|An oak woodland in England, from “The World of Trees.”|
These are more gardening memoirs than INSTRUCTION MANUALS, but who needs instruction when the earth is solidly iced and the nose requires a hat. In winter dreams, the garden come spring will have colors and textures combined to splendid effect. Zones and sun and spacing (all of those tedious details) will be considered before buying. Pruning will take place in an organized and timely fashion. Plants will be kept watered and fed. In winter dreams, with feet propped up and a fire blazing, spring will be a splendid thing.
Inspiration is the ticket to getting through to spring...and Browning delivers in spades:
The New York Times
December 8, 2010
"Instead of a roundup of “gardening books,” maybe we should just refer to this category of publication as Dirty Books. Anything to do with soil falls under our new rubric. That way, writers who farm wouldn’t feel the need to elbow aside rosarians who write, who in turn wouldn’t jostle rudely past backyard gardeners concerned with mundane raised beds of veggies, bruising thin-skinned egos along with the tomatoes. Anyone insane enough to dig holes, pour money into the ground, wait to see what happens and then sit down at a computer to tell us about it has earned the right to a little respect.
While it’s true that we can’t live without food, it’s equally certain that we need beauty to live well. Anna Pavord, a gardener who plants sweet peas with her cabbage, understands this very well. The author of “Bulb” and “The Tulip” has collected in THE CURIOUS GARDENER (Bloomsbury, $35) selections from 20-odd years’ worth of essays published in the British newspaper The Independent. Let me lay my seed packets on the table: I am a Pavord groupie. Anyone who can look at a vase of tulips and offer a cogent explanation of world economic history has my devoted attention. She is intelligent, perceptive and well informed, writes gracefully and has a dry, sly wit.
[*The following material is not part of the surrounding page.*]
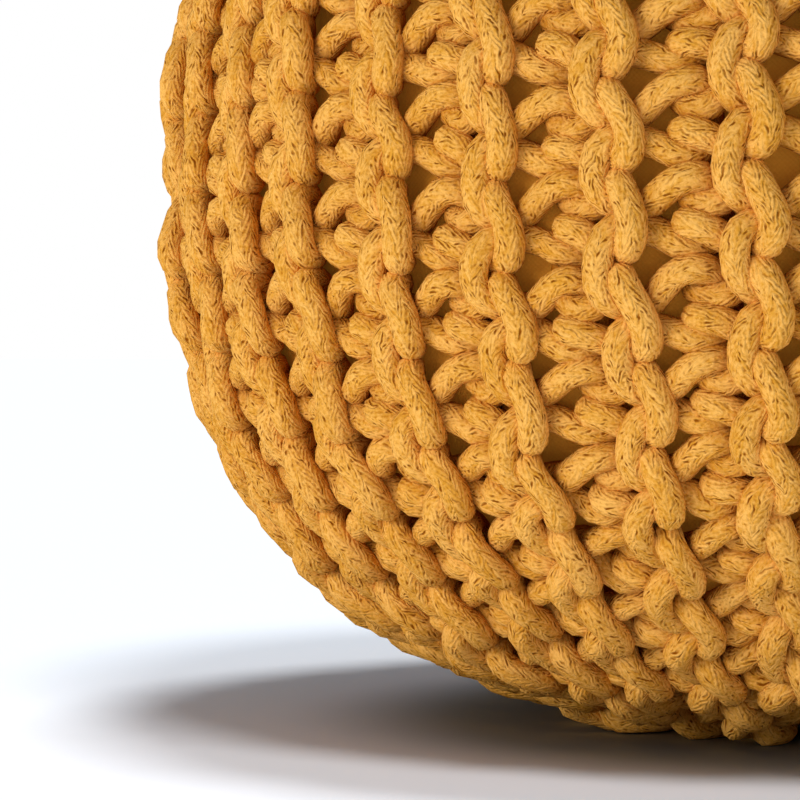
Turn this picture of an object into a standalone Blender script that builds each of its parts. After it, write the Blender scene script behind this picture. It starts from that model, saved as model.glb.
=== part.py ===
"""Round knitted pouf: a ridged cover of thick cotton cord over a filled cloth casing.

The cover is one strip of garter stitch. Its ridges run from pole to pole, shorter ones end on the
way to the poles, and both open ends are drawn together into a small gather.
Units are metres and +Z is up. The axis is Z, and the pouf stands on z = 0.
"""

import math

import bpy
import numpy as np

# Whole pouf
OUTER_RADIUS = 0.250  # axis to the crest of a ridge at the widest level
TOTAL_HEIGHT = 0.400
WIDEST_LEVEL = 0.203  # height of the widest level above the ground
RADIUS_POWER = 2.29  # roundness of the side: 2 is an ellipse, more is squarer
HEIGHT_POWER = 2.48
LOWER_REACH = 0.2103  # how far the round form would reach below the widest level, uncut
UPPER_REACH = TOTAL_HEIGHT - WIDEST_LEVEL

# Gathers at the poles
GATHER_RADIUS = 0.012  # small hole that the drawn-in ends leave
GATHER_SPREAD = 0.046  # radius within which the cover dips towards its gather
TOP_DIP = 0.013
BOTTOM_DIP = 0.011

# Ridges of the cover
RIDGES = 36
FAMILY = 4  # ridges repeat in fours: long, short, middling, short
RIDGE_DEPTH = 0.0125  # crest to valley at the widest level
POLE_RIDGE_DEPTH = 0.005  # crest to valley close to the gathers
FIRST_RIDGE_TURN = math.radians(-74.2)  # from the front, -Y, towards +X
RIDGE_LEAN = 0.224  # turn of a ridge for each metre of its run down the side
SHORT_ENDS = (0.135, 0.100, 0.088)  # radii where short ridges start to narrow, are half as wide, and end
MIDDLING_ENDS = (0.068, 0.050, 0.042)  # the same for the middling ridges
LEFT_SHARE = 0.2  # of its even share, the width that an ended ridge's trace keeps

# Cover and casing
COVER_THICKNESS = 0.0275  # crest to the inner face of the knit
CASING_GAP = 0.0004

# Fineness
COLUMNS_PER_RIDGE = 4
SIDE_ROWS = 21
UNDER_ROWS = 3
CASING_ROWS = 16
CASING_STEPS = 96
FINE_POINTS = 2400

CORD_COLOUR = (0.745, 0.360, 0.062, 1.0)
CASING_COLOUR = (0.420, 0.160, 0.018, 1.0)


def smooth_step(low, high, value):
    """0 below low, 1 above high, and an even S between them."""
    share = np.clip((value - low) / (high - low), 0.0, 1.0)
    return share * share * (3.0 - 2.0 * share)


def round_form(inset):
    """Radius and height of the plain round form, inset from the crests, from the top down to the bottom."""
    turn = np.linspace(math.pi / 2, -math.pi / 2, FINE_POINTS)
    radius = (OUTER_RADIUS - inset) * np.clip(np.cos(turn), 0.0, 1.0) ** (2 / RADIUS_POWER)
    rise = np.abs(np.sin(turn)) ** (2 / HEIGHT_POWER)
    reach = np.where(turn > 0, UPPER_REACH - inset, inset - LOWER_REACH)
    return radius, np.maximum(WIDEST_LEVEL + reach * rise, inset)


def dipped(radius, height):
    """The same line with the cover drawn in towards both gathers."""
    dip = np.clip(1.0 - (radius / GATHER_SPREAD) ** 2, 0.0, None) ** 2
    return np.where(height > WIDEST_LEVEL, height - TOP_DIP * dip, height + BOTTOM_DIP * dip)


def along(radius, height):
    """Distance run from the line's first point to each point."""
    return np.concatenate([[0.0], np.cumsum(np.hypot(np.diff(radius), np.diff(height)))])


def evenly(radius, height, count):
    """count points an equal run apart on the line."""
    run = along(radius, height)
    stops = np.linspace(0.0, run[-1], count)
    return np.interp(stops, run, radius), np.interp(stops, run, height)


def outward(radius, height):
    """Unit normal of the line at each point, pointing away from the pouf."""
    across, down = np.gradient(radius), np.gradient(height)
    length = np.hypot(across, down)
    return -down / length, across / length


def crest_line():
    """The cover's outer line between the rims of its gathers, with a row at each edge of its rest."""
    radius, height = round_form(0.0)
    rest = int(np.argmax((height <= 0.0) & (radius < OUTER_RADIUS)))
    height = dipped(radius, height)
    top = int(np.argmax(radius >= GATHER_RADIUS))
    dip = rest + int(np.argmax(radius[rest:] <= GATHER_SPREAD))
    rim = rest + int(np.argmax(radius[rest:] <= GATHER_RADIUS))
    side = evenly(radius[top : rest + 1], height[top : rest + 1], SIDE_ROWS)
    under = evenly(radius[dip : rim + 1], height[dip : rim + 1], UNDER_ROWS)
    return tuple(np.concatenate(parts) for parts in zip(side, under))


def casing_line():
    """The casing's line, from the axis above to the axis below."""
    radius, height = round_form(COVER_THICKNESS + CASING_GAP)
    return evenly(radius, height, CASING_ROWS)


def lining_line():
    """The cover's inner line: the casing's, a gap away, and cut off at the gathers."""
    radius, height = casing_line()
    side, up = outward(radius, height)
    radius, height = radius + CASING_GAP * side, height + CASING_GAP * up
    radius[[0, -1]] = GATHER_RADIUS
    return radius, height


def turned(name, radius, height, steps, closed):
    """Mesh of the line turned round Z. A closed line makes a ring, an open one ends on the axis."""
    mesh = bpy.data.meshes.new(name + "_line")
    points = [(r, 0.0, z) for r, z in zip(radius, height)]
    lines = [(i, i + 1) for i in range(len(points) - 1)]
    if closed:
        lines.append((len(points) - 1, 0))
    mesh.from_pydata(points, lines, [])
    profile = bpy.data.objects.new(name + "_profile", mesh)
    bpy.context.scene.collection.objects.link(profile)
    screw = profile.modifiers.new("turn", "SCREW")
    screw.steps = screw.render_steps = steps
    screw.use_merge_vertices = True
    screw.merge_threshold = 0.00005
    screw.use_normal_calculate = False
    graph = bpy.context.evaluated_depsgraph_get()
    result = bpy.data.meshes.new_from_object(profile.evaluated_get(graph))
    bpy.data.objects.remove(profile)
    bpy.data.meshes.remove(mesh)
    result.name = name
    return result


def ridge_shares(radius):
    """Widths of a long, a short and a middling ridge at this radius, in even shares of the round."""

    def narrowing(ends):
        start, half, end = ends
        to_half = 1.0 - 0.5 * (1.0 - smooth_step(half, start, radius))
        return np.where(radius > half, to_half, 0.5 * smooth_step(end, half, radius))

    short = np.maximum(narrowing(SHORT_ENDS), LEFT_SHARE)
    rest = FAMILY - 2 * short
    middling = np.maximum(rest / 2 * narrowing(MIDDLING_ENDS), LEFT_SHARE)
    return rest - middling, short, middling


def ridge_fades(radius):
    """How much of its depth a long, a short and a middling ridge still has at this radius."""
    short = smooth_step(SHORT_ENDS[2], SHORT_ENDS[1], radius)
    middling = smooth_step(MIDDLING_ENDS[2], MIDDLING_ENDS[1], radius)
    return np.ones_like(radius), short, middling


def ridge_depth(radius, height):
    """Crest to valley at each point: less towards the poles, and none where the pouf rests."""
    depth = POLE_RIDGE_DEPTH + (RIDGE_DEPTH - POLE_RIDGE_DEPTH) * smooth_step(0.03, 0.17, radius)
    resting = (height < WIDEST_LEVEL) & (radius > GATHER_SPREAD)
    return np.where(resting, depth * smooth_step(0.0, 0.012, height), depth)


def ridge_place(kind_index, shares):
    """Where a ridge starts and its width, in even shares from the middle of its family's long ridge."""
    long, short, middling = shares
    starts = (-long / 2, long / 2, long / 2 + short, long / 2 + short + middling)
    widths = (long, short, middling, short)
    return starts[kind_index], widths[kind_index]


def level_runs(radius, height):
    """Distance run down the line at each point, counted from the widest level."""
    run = along(radius, height)
    return run - np.interp(-WIDEST_LEVEL, -height, run)


def cover_mesh():
    """Turns the cover's ring-shaped section, then raises the ridges in the points of its outer face."""
    crest = crest_line()
    lining = lining_line()
    side, up = outward(*crest)
    fades = ridge_fades(crest[0])
    depth = ridge_depth(*crest)
    radius, height, run = (
        np.concatenate([outer, inner[::-1]])
        for outer, inner in zip((*crest, level_runs(*crest)), (*lining, level_runs(*lining)))
    )
    shares = ridge_shares(radius)
    columns = RIDGES * COLUMNS_PER_RIDGE
    mesh = turned("knitted_cover", radius, height, columns, True)

    for vertex in mesh.vertices:
        x, y, z = vertex.co
        row = int(np.argmin(np.hypot(math.hypot(x, y) - radius, z - height)))
        column = round(math.atan2(y, x) / (2 * math.pi) * columns) % columns
        ridge, part = divmod(column, COLUMNS_PER_RIDGE)
        family, kind_index = divmod(ridge, FAMILY)
        start, width = ridge_place(kind_index, [share[row] for share in shares])
        place = FAMILY * family + start + width * part / COLUMNS_PER_RIDGE
        turn = FIRST_RIDGE_TURN + 2 * math.pi / RIDGES * place + RIDGE_LEAN * run[row]
        out, level = radius[row], height[row]
        if row < len(crest[0]):
            swell = math.sin(math.pi * part / COLUMNS_PER_RIDGE)
            fade = fades[(0, 1, 2, 1)[kind_index]][row]
            sink = depth[row] * (1.0 - swell * fade)
            out -= sink * side[row]
            level -= sink * up[row]
        vertex.co = (out * math.sin(turn), -out * math.cos(turn), level)
    return mesh


def casing_mesh():
    """The filled casing: the round form inside the knit, closed on the axis."""
    return turned("filled_casing", *casing_line(), CASING_STEPS, False)


def material(name, colour, roughness):
    """A Principled material of one colour."""
    made = bpy.data.materials.new(name)
    made.use_nodes = True
    shader = made.node_tree.nodes["Principled BSDF"]
    shader.inputs["Base Color"].default_value = colour
    shader.inputs["Roughness"].default_value = roughness
    return made


def place(mesh, collection, finish):
    """Adds the mesh to the collection as an object of the same name, smooth but for sharp edges."""
    obj = bpy.data.objects.new(mesh.name, mesh)
    mesh.materials.clear()
    mesh.materials.append(finish)
    mesh.shade_smooth()
    mesh.set_sharp_from_angle(angle=math.radians(50))
    collection.objects.link(obj)
    return obj


def main():
    for obj in list(bpy.data.objects):
        bpy.data.objects.remove(obj)
    pouf = bpy.data.collections.new("knitted_pouf")
    bpy.context.scene.collection.children.link(pouf)
    place(cover_mesh(), pouf, material("cotton_cord", CORD_COLOUR, 0.9))
    place(casing_mesh(), pouf, material("casing_cloth", CASING_COLOUR, 0.95))


main()
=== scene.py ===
"""Looks of a round knitted pouf: garter stitch in thick braided cotton cord over a filled cloth casing.

Units are metres, +Z is up, the pouf's axis is Z and its front faces -Y. A turn is an angle about Z,
counted from the front towards +X. A run is a distance down the side, counted from the widest level.
"""

import logging
import math
from collections.abc import Iterable
from dataclasses import dataclass, field
from enum import Enum
from functools import partial

import bpy
import numpy as np
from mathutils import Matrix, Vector
from mathutils.kdtree import KDTree


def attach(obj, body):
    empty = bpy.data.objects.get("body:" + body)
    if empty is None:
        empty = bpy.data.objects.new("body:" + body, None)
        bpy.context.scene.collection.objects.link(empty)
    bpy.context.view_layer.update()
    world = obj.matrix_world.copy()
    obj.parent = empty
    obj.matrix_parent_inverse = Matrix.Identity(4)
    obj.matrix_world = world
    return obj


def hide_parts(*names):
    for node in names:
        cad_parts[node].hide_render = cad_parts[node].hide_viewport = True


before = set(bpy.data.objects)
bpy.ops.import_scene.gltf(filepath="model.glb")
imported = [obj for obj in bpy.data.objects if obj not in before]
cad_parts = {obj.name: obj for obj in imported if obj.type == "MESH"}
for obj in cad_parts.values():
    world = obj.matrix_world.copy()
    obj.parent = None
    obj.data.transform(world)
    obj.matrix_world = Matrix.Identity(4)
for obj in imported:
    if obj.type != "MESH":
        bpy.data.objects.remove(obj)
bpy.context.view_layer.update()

logging.basicConfig(level=logging.INFO, format="%(message)s")
LOG = logging.getLogger("pouf")
MM = 0.001
MATH = "ShaderNodeMath"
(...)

The introduction to this collection provides a tantalizing glimpse into Pavord’s development as a gardener. As a newlywed, she lived on a boat equipped with an Aga stove — it’s a wonder the vessel didn’t sink — and it was only when she had small children that she began to retreat to the vegetable patch for a few moments of peace. It took her years to get the point: “Gardening was not necessarily about an end result. The doing was what mattered.” By the time she decided to sell the rectory in which she had lived for 35 years, her library was crammed with a thousand gardening books. Her own garden had been a source of inspiration, and the day of the move was wrenching. “I thanked the garden for all that I had learned from it. I laid my cheek against the moss of the courtyard wall.”
This small bit of introductory memoir was so delightful that I was dismayed, on moving to the main text, to find myself abruptly plunged into a set piece on horticultural horoscopes, followed by a column on the seeds Pavord intends to sow this January — but which January is “this” January? Annoyingly, the articles are undated, as if to trick us into acknowledging their timelessness. But I want to know what era Pavord is referring to as “the year of the casserole,” and when exactly she was exclaiming about “the torrents of apocalyptic prose and images of gas masks and underground bunkers that have filled our papers over the last few weeks.” Undeterred, I plowed on, confident in her ability to unearth gems no matter what subject she tackled, whether it’s the value of working in your husband’s cast-off coats, with their multitudes of pockets, or why she lost interest in red roses after a trip to Ecuador, where native flowers were being bulldozed to make room for yet more commercial rose beds.
Every once in a while I prised out another nugget about Pavord’s creature habits. I had imagined her as somewhat prim (was it the rectory?), so I was glad to discover, in an essay called “Slow Gardening,” that driving home on the motorway she storms past Stonehenge “with Eric Clapton pounding in my ears.” Pavord’s preparations for her daughters’ weddings are engagingly nerve-racking, even if “you have to work hard to spoil a small Norman church with Saxon underpinnings and a 16th-century wall painting above the chancel arch.”
It may, of course, be difficult for an American gardener to apply some of Pavord’s hard-won knowledge. Then again, I have yet to meet an American gardener who doesn’t harbor, in some unbuttoned vest pocket, a seedling of Anglophilia. Useful or not, Pavord’s writing affords a cozy affinity by association.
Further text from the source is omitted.